● **Job**
Copy each line of the listing below exactly.

● **Source material**
■ ■ ■ ■ ■
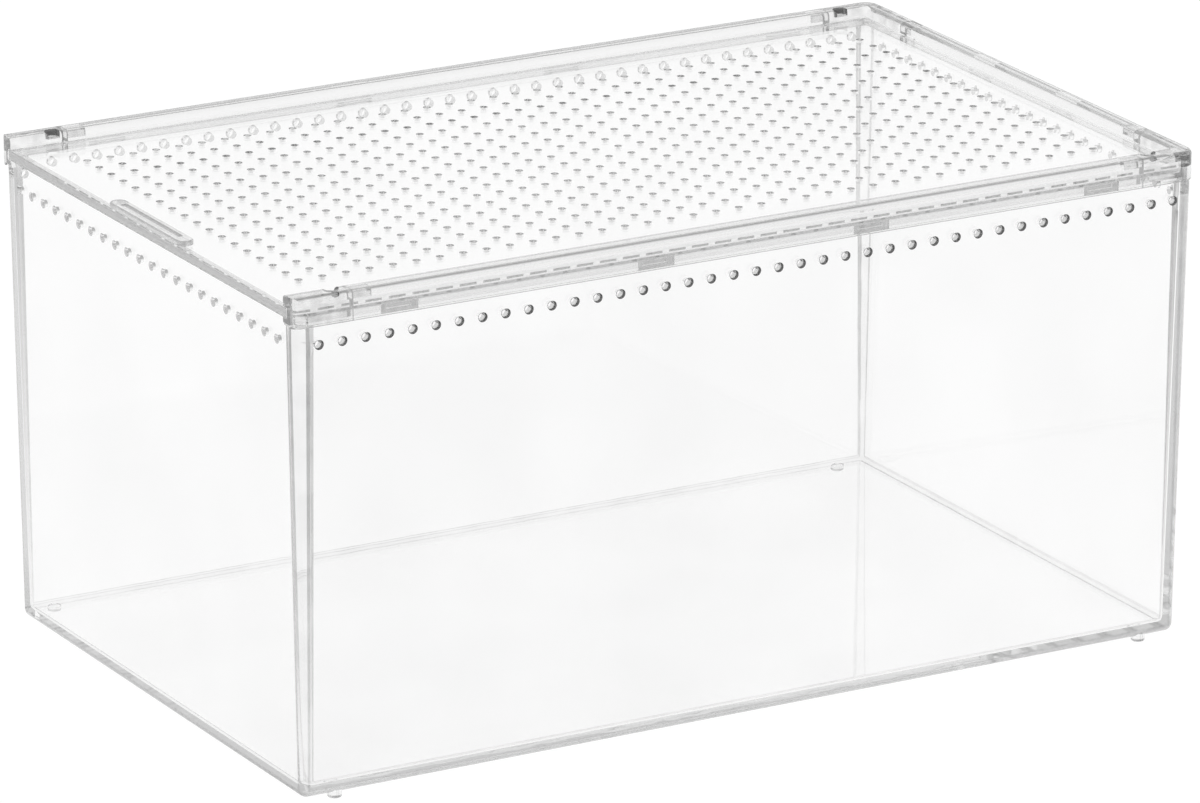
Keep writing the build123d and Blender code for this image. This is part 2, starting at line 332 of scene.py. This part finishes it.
def make_world():
    """White surroundings low behind the box, grey ones overhead and on the near side"""
    world = bpy.data.worlds.new("studio")
    bpy.context.scene.world = world
    tree = Tree(world)
    place = tree.add("TexCoord", {}).outputs["Generated"]
    rear = tree.along(place, rear_direction)
    share = tree.calc("MULTIPLY_ADD", rear, -rear_share, tree.along(place, (0, 0, 1)))
    strength = tree.remap(share, white_below, grey_above, white_strength, grey_strength, "SMOOTHSTEP")
    back = tree.add("Background", {"Color": (1, 1, 1, 1), "Strength": strength})
    tree.add("OutputWorld", {"Surface": back.outputs[0]})


def make_floor():
    """White table that glows to the camera and turns grey for the plastic on the near side"""
    material = bpy.data.materials.new("floor")
    tree = Tree(material)
    path = tree.add("LightPath", {}).outputs
    rear = tree.along(tree.add("TexCoord", {}).outputs["Object"], rear_direction)
    grey = tree.remap(rear, floor_near, floor_far, floor_near_grey, floor_white, "SMOOTHSTEP")
    seen = tree.add("Mix", {0: path["Is Camera Ray"], 2: grey, 3: floor_white}, data_type="FLOAT")
    paint = tree.add("BsdfDiffuse", {"Color": floor_paint}).outputs[0]
    glow = tree.add("Emission", {"Strength": seen.outputs[0]}).outputs[0]
    tree.add("OutputMaterial", {"Surface": tree.blend(floor_glow_share, paint, glow)})
    data = bpy.data.meshes.new("floor")
    r = floor_radius
    data.from_pydata([(-r, -r, 0), (r, -r, 0), (r, r, 0), (-r, r, 0)], [], [(0, 1, 2, 3)])
    data.materials.append(material)
    floor = bpy.data.objects.new("floor", data)
    floor.location.z = -floor_drop
    bpy.context.scene.collection.objects.link(floor)


scene = bpy.context.scene
scene.view_settings.view_transform = "Standard"
scene.cycles.max_bounces = bounces
scene.cycles.transmission_bounces = bounces
scene.cycles.glossy_bounces = bounces

make_camera()
make_world()
make_floor()

# Finishes, some of them with painted shade or painted glow. A wave has its stretch, scale and height,
# and a mottle its stretch and scale.
along_x = (0.02, 1, 1)
along_y = (1, 0.02, 1)
polished = (0.0, 0.02)
satin = (0.02, 0.12)

tub = {"tints": (0.965, 0.985), "mottle": (even, 22), "rough": polished,
       "wave": (even, 45, 2e-5), "density": 2.5, "trapped": 0.75}
# Painted shade in the tub's vents: dark grey diffuse, on front and end vents strongest at the outer
# mouth
long_vent_shade = {"grey": painted_shade_grey, "from_air": 0.85, "from_plastic": 0.85,
             "pattern": (shade_at_mouth, (0, 1, 0), *long_mouth, 0.0)}
rear_vent_shade = {"grey": painted_shade_grey, "from_air": 0.15, "from_plastic": 0.15}
end_vent_shade = {"grey": painted_shade_grey, "from_air": 0.06, "from_plastic": 0.02,
            "pattern": (shade_at_mouth, (1, 0, 0), *end_mouth, 0.1)}
# Painted shade on the tub's rounded edges and on the lines where they start: darker tints
tub_edge_painted_shade = {**tub, "tints": (0.9, 0.96), "mottle": (even, 120)}
tub_line_painted_shade = {**tub, "tints": (0.6, 0.75), "mottle": (even, 120)}

lid = {"tints": (0.965, 0.985), "mottle": (even, 22), "rough": polished,
       "wave": (even, 60, 1e-5), "density": 4.0, "trapped": 0.8}
# Painted shade in the lid's holes
lid_hole_shade = {"grey": painted_shade_grey, "from_air": 0.22, "from_plastic": 0.0}
# Painted glow on the lid's long edges, with painted dark dashes between the hole columns
lid_side_glow = {"grey": 1.0, "from_air": 0.8, "from_plastic": 0.0, "pattern": (glow_with_dark_dashes, 0.05)}
# Painted glow on the lid's ends, in streaks
lid_end_glow = {"grey": 0.55, "from_air": 1.0, "from_plastic": 0.0, "pattern": (glow_streaks, 0.5, 0.95)}

rail = {"tints": (0.905, 0.93), "mottle": (along_x, 60), "rough": polished,
        "wave": (even, 60, 1e-5), "density": 5.0, "trapped": 0.5}
corner = {**rail, "tints": (0.75, 0.96), "mottle": (even, 260)}
# Painted shade in the corner blocks' pockets
pocket_shade = {"grey": painted_shade_grey, "from_air": 0.6, "from_plastic": 0.5}
clip = {**rail, "tints": (0.93, 0.97), "mottle": (even, 400), "rough": satin, "wave": (even, 400, 5e-6),
        "density": 2.0, "trapped": 0.65}
# Painted shade on the bosses of the clips
boss_shade = {"grey": painted_shade_grey, "from_air": 0.06, "from_plastic": 0.03}
# Painted shade on the grip's rounded edges: a darker tint
grip_edge_painted_shade = {**lid, "trapped": 0.5, "glued": True, "tints": (0.5, 0.8), "mottle": (even, 600)}

tub_plastic = clear_plastic("tub_acrylic", tub)
# Rounded edges and edge lines with painted shade
tub_edges_painted_shade = clear_plastic("tub_edges_painted_shade", tub_edge_painted_shade)
tub_lines_painted_shade = clear_plastic("tub_lines_painted_shade", tub_line_painted_shade)
# Vents with painted shade
long_vents_painted_shade = clear_plastic("long_vents_painted_shade", {**tub, "painted_shade": long_vent_shade})
rear_vents_painted_shade = clear_plastic("rear_vents_painted_shade", {**tub, "rough": satin, "painted_shade": rear_vent_shade})
end_vents_painted_shade = clear_plastic("end_vents_painted_shade", {**tub, "rough": satin, "painted_shade": end_vent_shade})
lid_plastic = clear_plastic("lid_acrylic", lid)
# Painted shade in the lid's holes
lid_holes_painted_shade = clear_plastic("lid_holes_painted_shade", {**lid, "rough": satin, "painted_shade": lid_hole_shade})
# Painted glow on the lid's long edges
lid_sides_painted_glow = clear_plastic("lid_sides_painted_glow", {**lid, "rough": satin, "glow": lid_side_glow})
# Painted glow on the lid's ends
lid_ends_painted_glow = clear_plastic("lid_ends_painted_glow", {**lid, "trapped": 0.5, "rough": satin, "glow": lid_end_glow})
grip_plastic = clear_plastic("grip_acrylic", {**lid, "trapped": 0.5, "glued": True})
# Rounded edges of the grip with painted shade
grip_edges_painted_shade = clear_plastic("grip_edges_painted_shade", grip_edge_painted_shade)
long_rail_plastic = clear_plastic("long_rail_acrylic", rail)
end_rail_plastic = clear_plastic("end_rail_acrylic", {**rail, "mottle": (along_y, 60)})
corner_plastic = clear_plastic("corner_acrylic", corner)
# Painted shade in the pockets
pockets_painted_shade = clear_plastic("pockets_painted_shade", {**corner, "rough": satin, "painted_shade": pocket_shade})
clip_plastic = clear_plastic("clip_plastic", clip)
# Painted shade on the bosses
bosses_painted_shade = clear_plastic("bosses_painted_shade", {**clip, "painted_shade": boss_shade})

for name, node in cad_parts.items():
    if name == "tub":
        # The tub's vents and rounded edges get painted shade
        dress(node, tub_plastic, (is_rear_vent, rear_vents_painted_shade), (is_long_vent, long_vents_painted_shade),
              (is_end_vent, end_vents_painted_shade),
              (is_edge_line, tub_lines_painted_shade), (is_round_edge, tub_edges_painted_shade))
    elif name == "lid_plate":
        # The lid's holes get painted shade and its edges painted glow
        dress(node, lid_plastic, (is_lid_hole, lid_holes_painted_shade), (is_lid_side, lid_sides_painted_glow),
              (is_lid_end, lid_ends_painted_glow))
    elif name == "lid_grip":
        # The grip's rounded edges get painted shade
        dress(node, grip_plastic, (is_round_edge, grip_edges_painted_shade))
    elif "clip" in name:
        # The clips' bosses get painted shade
        dress(node, clip_plastic, (is_boss, bosses_painted_shade))
    elif "corner" in name:
        # The corner blocks' pockets get painted shade
        dress(node, corner_plastic, (is_pocket, pockets_painted_shade))
    elif name == "end_rail":
        dress(node, end_rail_plastic)
    else:
        dress(node, long_rail_plastic)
■ ■ ■ ■ ■
● **Expected output**
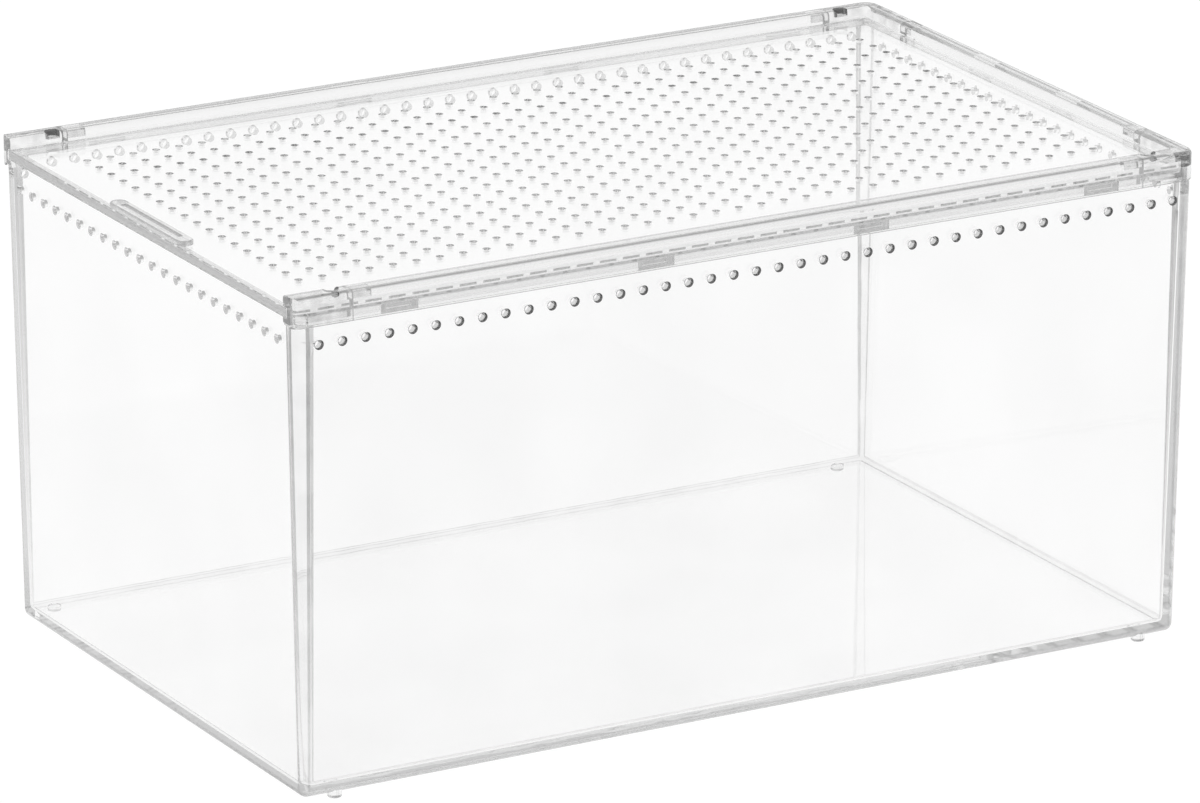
Keep writing the build123d and Blender code for this image. This is part 2, starting at line 332 of scene.py. This part finishes it.
def make_world():
    """White surroundings low behind the box, grey ones overhead and on the near side"""
    world = bpy.data.worlds.new("studio")
    bpy.context.scene.world = world
    tree = Tree(world)
    place = tree.add("TexCoord", {}).outputs["Generated"]
    rear = tree.along(place, rear_direction)
    share = tree.calc("MULTIPLY_ADD", rear, -rear_share, tree.along(place, (0, 0, 1)))
    strength = tree.remap(share, white_below, grey_above, white_strength, grey_strength, "SMOOTHSTEP")
    back = tree.add("Background", {"Color": (1, 1, 1, 1), "Strength": strength})
    tree.add("OutputWorld", {"Surface": back.outputs[0]})


def make_floor():
    """White table that glows to the camera and turns grey for the plastic on the near side"""
    material = bpy.data.materials.new("floor")
    tree = Tree(material)
    path = tree.add("LightPath", {}).outputs
    rear = tree.along(tree.add("TexCoord", {}).outputs["Object"], rear_direction)
    grey = tree.remap(rear, floor_near, floor_far, floor_near_grey, floor_white, "SMOOTHSTEP")
    seen = tree.add("Mix", {0: path["Is Camera Ray"], 2: grey, 3: floor_white}, data_type="FLOAT")
    paint = tree.add("BsdfDiffuse", {"Color": floor_paint}).outputs[0]
    glow = tree.add("Emission", {"Strength": seen.outputs[0]}).outputs[0]
    tree.add("OutputMaterial", {"Surface": tree.blend(floor_glow_share, paint, glow)})
    data = bpy.data.meshes.new("floor")
    r = floor_radius
    data.from_pydata([(-r, -r, 0), (r, -r, 0), (r, r, 0), (-r, r, 0)], [], [(0, 1, 2, 3)])
    data.materials.append(material)
    floor = bpy.data.objects.new("floor", data)
    floor.location.z = -floor_drop
    bpy.context.scene.collection.objects.link(floor)


scene = bpy.context.scene
scene.view_settings.view_transform = "Standard"
scene.cycles.max_bounces = bounces
scene.cycles.transmission_bounces = bounces
scene.cycles.glossy_bounces = bounces

make_camera()
make_world()
make_floor()

# Finishes, some of them with painted shade or painted glow. A wave has its stretch, scale and height,
# and a mottle its stretch and scale.
along_x = (0.02, 1, 1)
along_y = (1, 0.02, 1)
polished = (0.0, 0.02)
satin = (0.02, 0.12)

tub = {"tints": (0.965, 0.985), "mottle": (even, 22), "rough": polished,
       "wave": (even, 45, 2e-5), "density": 2.5, "trapped": 0.75}
# Painted shade in the tub's vents: dark grey diffuse, on front and end vents strongest at the outer
# mouth
long_vent_shade = {"grey": painted_shade_grey, "from_air": 0.85, "from_plastic": 0.85,
             "pattern": (shade_at_mouth, (0, 1, 0), *long_mouth, 0.0)}
rear_vent_shade = {"grey": painted_shade_grey, "from_air": 0.15, "from_plastic": 0.15}
end_vent_shade = {"grey": painted_shade_grey, "from_air": 0.06, "from_plastic": 0.02,
            "pattern": (shade_at_mouth, (1, 0, 0), *end_mouth, 0.1)}
# Painted shade on the tub's rounded edges and on the lines where they start: darker tints
tub_edge_painted_shade = {**tub, "tints": (0.9, 0.96), "mottle": (even, 120)}
tub_line_painted_shade = {**tub, "tints": (0.6, 0.75), "mottle": (even, 120)}

lid = {"tints": (0.965, 0.985), "mottle": (even, 22), "rough": polished,
       "wave": (even, 60, 1e-5), "density": 4.0, "trapped": 0.8}
# Painted shade in the lid's holes
lid_hole_shade = {"grey": painted_shade_grey, "from_air": 0.22, "from_plastic": 0.0}
# Painted glow on the lid's long edges, with painted dark dashes between the hole columns
lid_side_glow = {"grey": 1.0, "from_air": 0.8, "from_plastic": 0.0, "pattern": (glow_with_dark_dashes, 0.05)}
# Painted glow on the lid's ends, in streaks
lid_end_glow = {"grey": 0.55, "from_air": 1.0, "from_plastic": 0.0, "pattern": (glow_streaks, 0.5, 0.95)}

rail = {"tints": (0.905, 0.93), "mottle": (along_x, 60), "rough": polished,
        "wave": (even, 60, 1e-5), "density": 5.0, "trapped": 0.5}
corner = {**rail, "tints": (0.75, 0.96), "mottle": (even, 260)}
# Painted shade in the corner blocks' pockets
pocket_shade = {"grey": painted_shade_grey, "from_air": 0.6, "from_plastic": 0.5}
clip = {**rail, "tints": (0.93, 0.97), "mottle": (even, 400), "rough": satin, "wave": (even, 400, 5e-6),
        "density": 2.0, "trapped": 0.65}
# Painted shade on the bosses of the clips
boss_shade = {"grey": painted_shade_grey, "from_air": 0.06, "from_plastic": 0.03}
# Painted shade on the grip's rounded edges: a darker tint
grip_edge_painted_shade = {**lid, "trapped": 0.5, "glued": True, "tints": (0.5, 0.8), "mottle": (even, 600)}

tub_plastic = clear_plastic("tub_acrylic", tub)
# Rounded edges and edge lines with painted shade
tub_edges_painted_shade = clear_plastic("tub_edges_painted_shade", tub_edge_painted_shade)
tub_lines_painted_shade = clear_plastic("tub_lines_painted_shade", tub_line_painted_shade)
# Vents with painted shade
long_vents_painted_shade = clear_plastic("long_vents_painted_shade", {**tub, "painted_shade": long_vent_shade})
rear_vents_painted_shade = clear_plastic("rear_vents_painted_shade", {**tub, "rough": satin, "painted_shade": rear_vent_shade})
end_vents_painted_shade = clear_plastic("end_vents_painted_shade", {**tub, "rough": satin, "painted_shade": end_vent_shade})
lid_plastic = clear_plastic("lid_acrylic", lid)
# Painted shade in the lid's holes
lid_holes_painted_shade = clear_plastic("lid_holes_painted_shade", {**lid, "rough": satin, "painted_shade": lid_hole_shade})
# Painted glow on the lid's long edges
lid_sides_painted_glow = clear_plastic("lid_sides_painted_glow", {**lid, "rough": satin, "glow": lid_side_glow})
# Painted glow on the lid's ends
lid_ends_painted_glow = clear_plastic("lid_ends_painted_glow", {**lid, "trapped": 0.5, "rough": satin, "glow": lid_end_glow})
grip_plastic = clear_plastic("grip_acrylic", {**lid, "trapped": 0.5, "glued": True})
# Rounded edges of the grip with painted shade
grip_edges_painted_shade = clear_plastic("grip_edges_painted_shade", grip_edge_painted_shade)
long_rail_plastic = clear_plastic("long_rail_acrylic", rail)
end_rail_plastic = clear_plastic("end_rail_acrylic", {**rail, "mottle": (along_y, 60)})
corner_plastic = clear_plastic("corner_acrylic", corner)
# Painted shade in the pockets
pockets_painted_shade = clear_plastic("pockets_painted_shade", {**corner, "rough": satin, "painted_shade": pocket_shade})
clip_plastic = clear_plastic("clip_plastic", clip)
# Painted shade on the bosses
bosses_painted_shade = clear_plastic("bosses_painted_shade", {**clip, "painted_shade": boss_shade})

for name, node in cad_parts.items():
    if name == "tub":
        # The tub's vents and rounded edges get painted shade
        dress(node, tub_plastic, (is_rear_vent, rear_vents_painted_shade), (is_long_vent, long_vents_painted_shade),
              (is_end_vent, end_vents_painted_shade),
              (is_edge_line, tub_lines_painted_shade), (is_round_edge, tub_edges_painted_shade))
    elif name == "lid_plate":
        # The lid's holes get painted shade and its edges painted glow
        dress(node, lid_plastic, (is_lid_hole, lid_holes_painted_shade), (is_lid_side, lid_sides_painted_glow),
              (is_lid_end, lid_ends_painted_glow))
    elif name == "lid_grip":
        # The grip's rounded edges get painted shade
        dress(node, grip_plastic, (is_round_edge, grip_edges_painted_shade))
    elif "clip" in name:
        # The clips' bosses get painted shade
        dress(node, clip_plastic, (is_boss, bosses_painted_shade))
    elif "corner" in name:
        # The corner blocks' pockets get painted shade
        dress(node, corner_plastic, (is_pocket, pockets_painted_shade))
    elif name == "end_rail":
        dress(node, end_rail_plastic)
    else:
        dress(node, long_rail_plastic)